DATA LINES >>
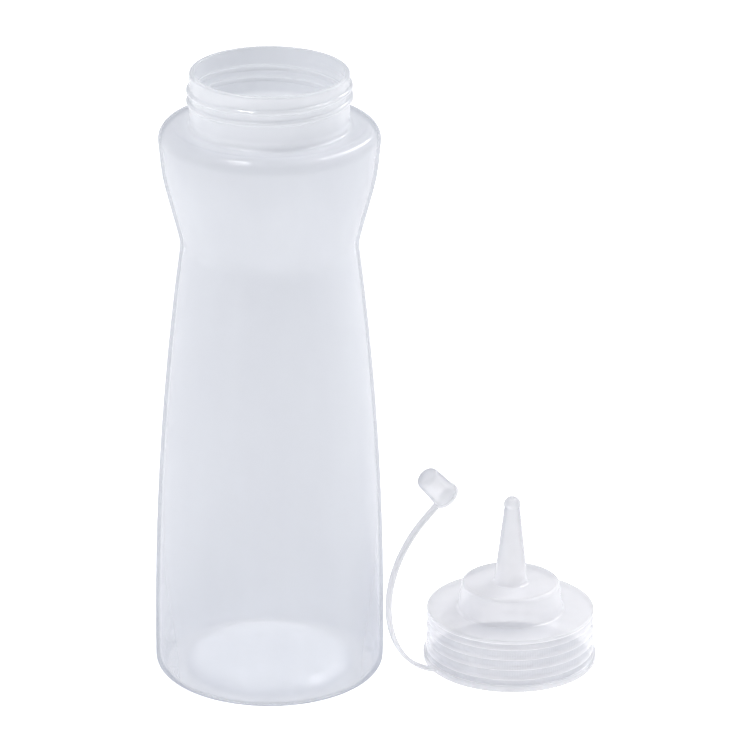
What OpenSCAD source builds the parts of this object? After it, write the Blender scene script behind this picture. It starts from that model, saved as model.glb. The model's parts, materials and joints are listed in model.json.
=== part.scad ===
// Dispensing sauce bottle with its nozzle cap off and standing beside it.
// The bottle is one blow moulding. The cap, its strap and its tip cap are one injection moulding.
// Millimetres, +Z up. The table is z = 0, and the origin is the middle of the pair's footprint.

/* [Bottle body] */
// Height of the bottle, from the table to its rim
bottle_h = 201.5; // [190:0.5:260]
// Diameter of the body at its widest, low on the belly
belly_d = 73.4; // [66:0.2:90]
// Height of the widest place
belly_z = 12; // [8:0.5:30]
// Diameter at the waist
waist_d = 55.8; // [50:0.2:62]
// Height of the waist
waist_z = 145.3; // [120:0.5:152]
// Diameter at the knee, where the flare above the waist turns upright
knee_d = 67.4; // [64:0.2:70]
// Height of the knee
knee_z = 167.8; // [160:0.2:172]
// Diameter of the upper body at the shoulder
shoulder_d = 70.4; // [68:0.2:76]
// Radius of the shoulder
shoulder_round = 7; // [3:0.2:8]
// Radius of the bend at the waist
waist_round = 14; // [4:0.5:25]
// Radius of the bend at the knee
knee_round = 45; // [10:1:60]
// Radius round the bottom edge
base_round = 5.4; // [2:0.1:8]
// Height of the push-up under the base
push_h = 2.6; // [1:0.1:6]
// Diameter of the push-up's flat middle
push_d = 45; // [20:0.5:48]
// Inner diameter of the ring that the bottle stands on
foot_d = 53; // [50:0.5:58]
// Radius round the edge of the push-up's flat middle
push_round = 2; // [0.5:0.1:4]
// Radius inside the ring that the bottle stands on
foot_round = 1.5; // [0.5:0.1:3]
// Wall of the body
wall = 1.2; // [0.8:0.05:2]

/* [Neck] */
// Outer diameter of the neck, without its thread
neck_d = 50; // [46:0.1:54]
// Height of the neck, from the shoulder to the rim
neck_h = 17.4; // [15:0.1:20]
// Wall of the neck
neck_wall = 1.7; // [1.2:0.05:2.4]
// Radius where the neck meets the shoulder
neck_root = 1.2; // [0.4:0.1:2]
// Radius inside the neck's foot
inner_root = 0.8; // [0.2:0.1:1.5]
// Radius of the rim, outside and inside
rim_round = 0.7; // [0.2:0.05:0.75]
// Depth of the thread
thread_depth = 0.95; // [0.5:0.05:1.2]
// Rise of the thread in one turn
thread_pitch = 3.6; // [2.5:0.05:4.5]
// Turns of thread on the neck
thread_turns = 2.2; // [1:0.1:2.5]
// Width of the thread at its foot
thread_w = 2; // [1.2:0.05:2.4]
// Width of the thread's crest
crest_w = 0.7; // [0.3:0.05:1]
// Distance from the rim down to the top of the thread's first turn
thread_drop = 2.4; // [1.4:0.1:4]

/* [Cap] */
// Gap between the bottle's belly and the cap's flange where they stand
cap_gap = 13.15; // [11:0.05:60]
// Distance that the cap stands behind the bottle's middle, along Y
cap_back = 3.8; // [-10:0.2:10]
// Gap between the bottle's thread and the inside of the skirt, when the cap is on
skirt_gap = 0.2; // [0.1:0.05:0.4]
// Wall of the skirt at the foot of its lowest band
skirt_wall = 1.1; // [0.9:0.05:2]
// Height of the skirt under the cap's top plate
skirt_h = 16.2; // [15:0.1:20]
// Thickness of the top plate
plate_t = 1.4; // [1:0.05:2.5]
// How much the skirt narrows from its foot to the top plate
skirt_draft = 0.25; // [0:0.05:0.4]
// Number of bands round the skirt
band_n = 4; // [2:1:5]
// Height from the table to the foot of the lowest band
band_z = 3.9; // [3:0.1:5]
// Height from one band to the next
band_pitch = 3.45; // [2.5:0.05:4]
// Depth of the step under each band
band_step = 0.38; // [0.1:0.02:0.5]
// Radius of each band's lower edge
band_round = 0.12; // [0.05:0.01:0.2]
// Height of the groove between bands
groove_h = 0.55; // [0.3:0.05:1]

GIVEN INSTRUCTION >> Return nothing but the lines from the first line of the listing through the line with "the pair's footprint.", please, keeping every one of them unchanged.

RESPONSE BELOW >>
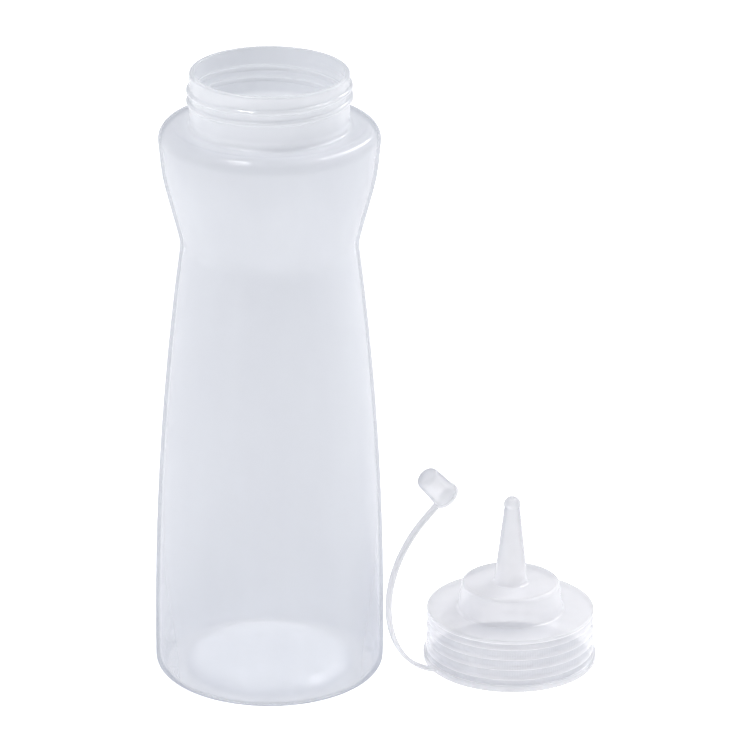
What OpenSCAD source builds the parts of this object? After it, write the Blender scene script behind this picture. It starts from that model, saved as model.glb. The model's parts, materials and joints are listed in model.json.
=== part.scad ===
// Dispensing sauce bottle with its nozzle cap off and standing beside it.
// The bottle is one blow moulding. The cap, its strap and its tip cap are one injection moulding.
// Millimetres, +Z up. The table is z = 0, and the origin is the middle of the pair's footprint.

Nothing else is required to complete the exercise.